▶
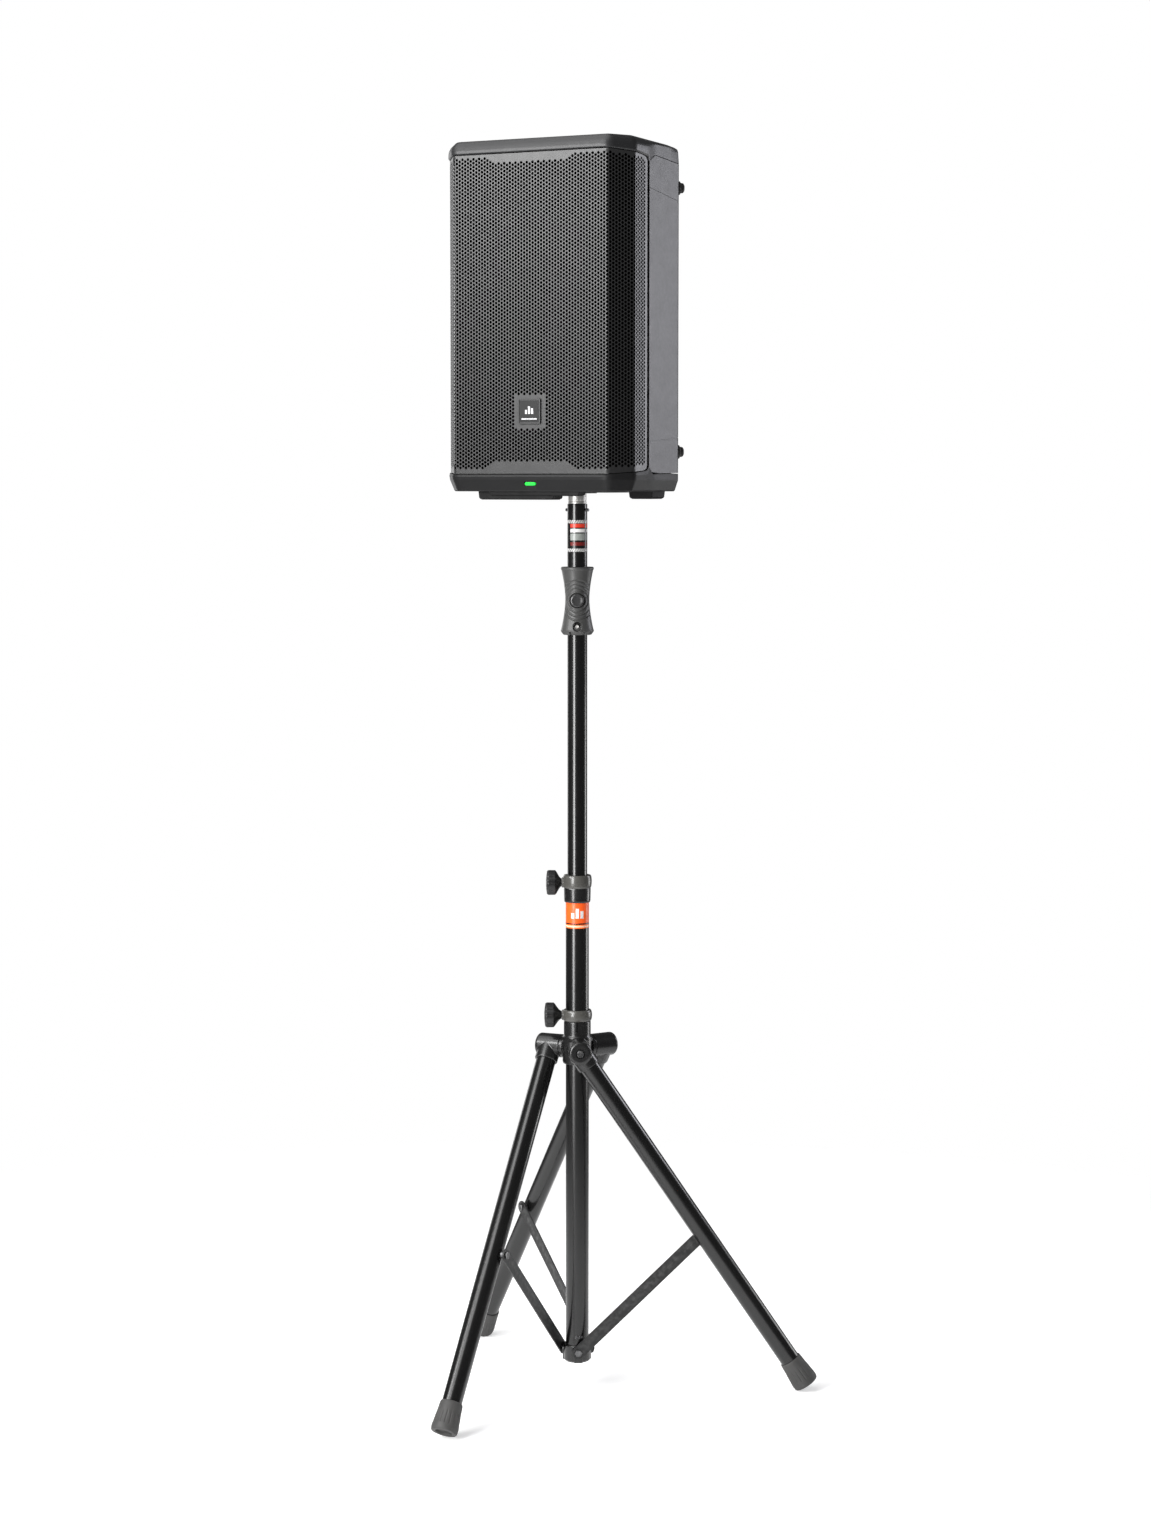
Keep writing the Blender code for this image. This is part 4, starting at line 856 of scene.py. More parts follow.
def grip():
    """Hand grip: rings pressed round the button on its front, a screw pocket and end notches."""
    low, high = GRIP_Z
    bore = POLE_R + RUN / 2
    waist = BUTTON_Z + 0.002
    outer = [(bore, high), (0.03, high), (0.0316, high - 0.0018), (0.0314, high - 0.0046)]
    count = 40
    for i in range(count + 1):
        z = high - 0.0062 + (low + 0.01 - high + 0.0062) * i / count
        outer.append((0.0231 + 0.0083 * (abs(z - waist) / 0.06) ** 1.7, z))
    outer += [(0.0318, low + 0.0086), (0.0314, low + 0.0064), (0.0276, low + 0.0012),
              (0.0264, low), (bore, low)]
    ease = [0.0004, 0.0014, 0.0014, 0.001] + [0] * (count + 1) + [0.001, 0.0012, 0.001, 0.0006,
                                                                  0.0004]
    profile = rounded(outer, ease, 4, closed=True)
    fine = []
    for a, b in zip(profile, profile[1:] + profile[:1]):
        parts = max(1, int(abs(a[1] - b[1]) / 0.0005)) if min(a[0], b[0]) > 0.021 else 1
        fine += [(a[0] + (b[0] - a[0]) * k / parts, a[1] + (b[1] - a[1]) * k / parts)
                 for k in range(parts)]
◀
## [Task to complete]
Copy all of the data. Keep every word exactly as it is.

## [Exercise solution]
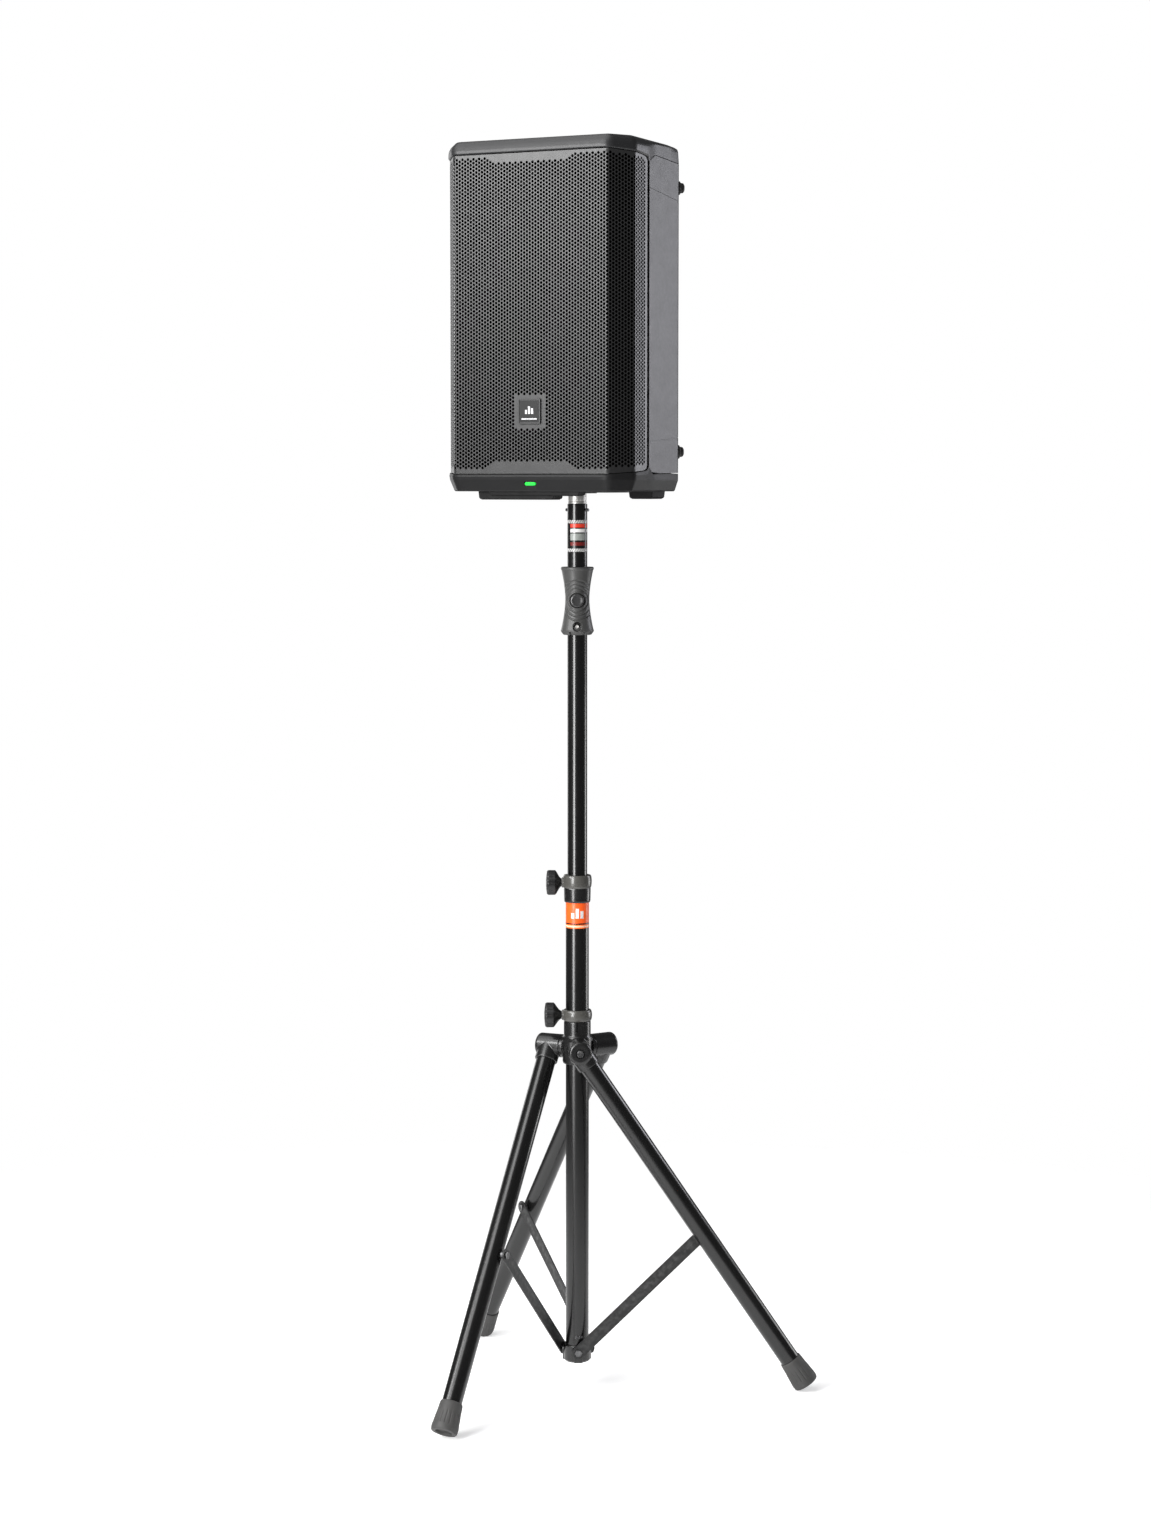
Keep writing the Blender code for this image. This is part 4, starting at line 856 of scene.py. More parts follow.
def grip():
    """Hand grip: rings pressed round the button on its front, a screw pocket and end notches."""
    low, high = GRIP_Z
    bore = POLE_R + RUN / 2
    waist = BUTTON_Z + 0.002
    outer = [(bore, high), (0.03, high), (0.0316, high - 0.0018), (0.0314, high - 0.0046)]
    count = 40
    for i in range(count + 1):
        z = high - 0.0062 + (low + 0.01 - high + 0.0062) * i / count
        outer.append((0.0231 + 0.0083 * (abs(z - waist) / 0.06) ** 1.7, z))
    outer += [(0.0318, low + 0.0086), (0.0314, low + 0.0064), (0.0276, low + 0.0012),
              (0.0264, low), (bore, low)]
    ease = [0.0004, 0.0014, 0.0014, 0.001] + [0] * (count + 1) + [0.001, 0.0012, 0.001, 0.0006,
                                                                  0.0004]
    profile = rounded(outer, ease, 4, closed=True)
    fine = []
    for a, b in zip(profile, profile[1:] + profile[:1]):
        parts = max(1, int(abs(a[1] - b[1]) / 0.0005)) if min(a[0], b[0]) > 0.021 else 1
        fine += [(a[0] + (b[0] - a[0]) * k / parts, a[1] + (b[1] - a[1]) * k / parts)
                 for k in range(parts)]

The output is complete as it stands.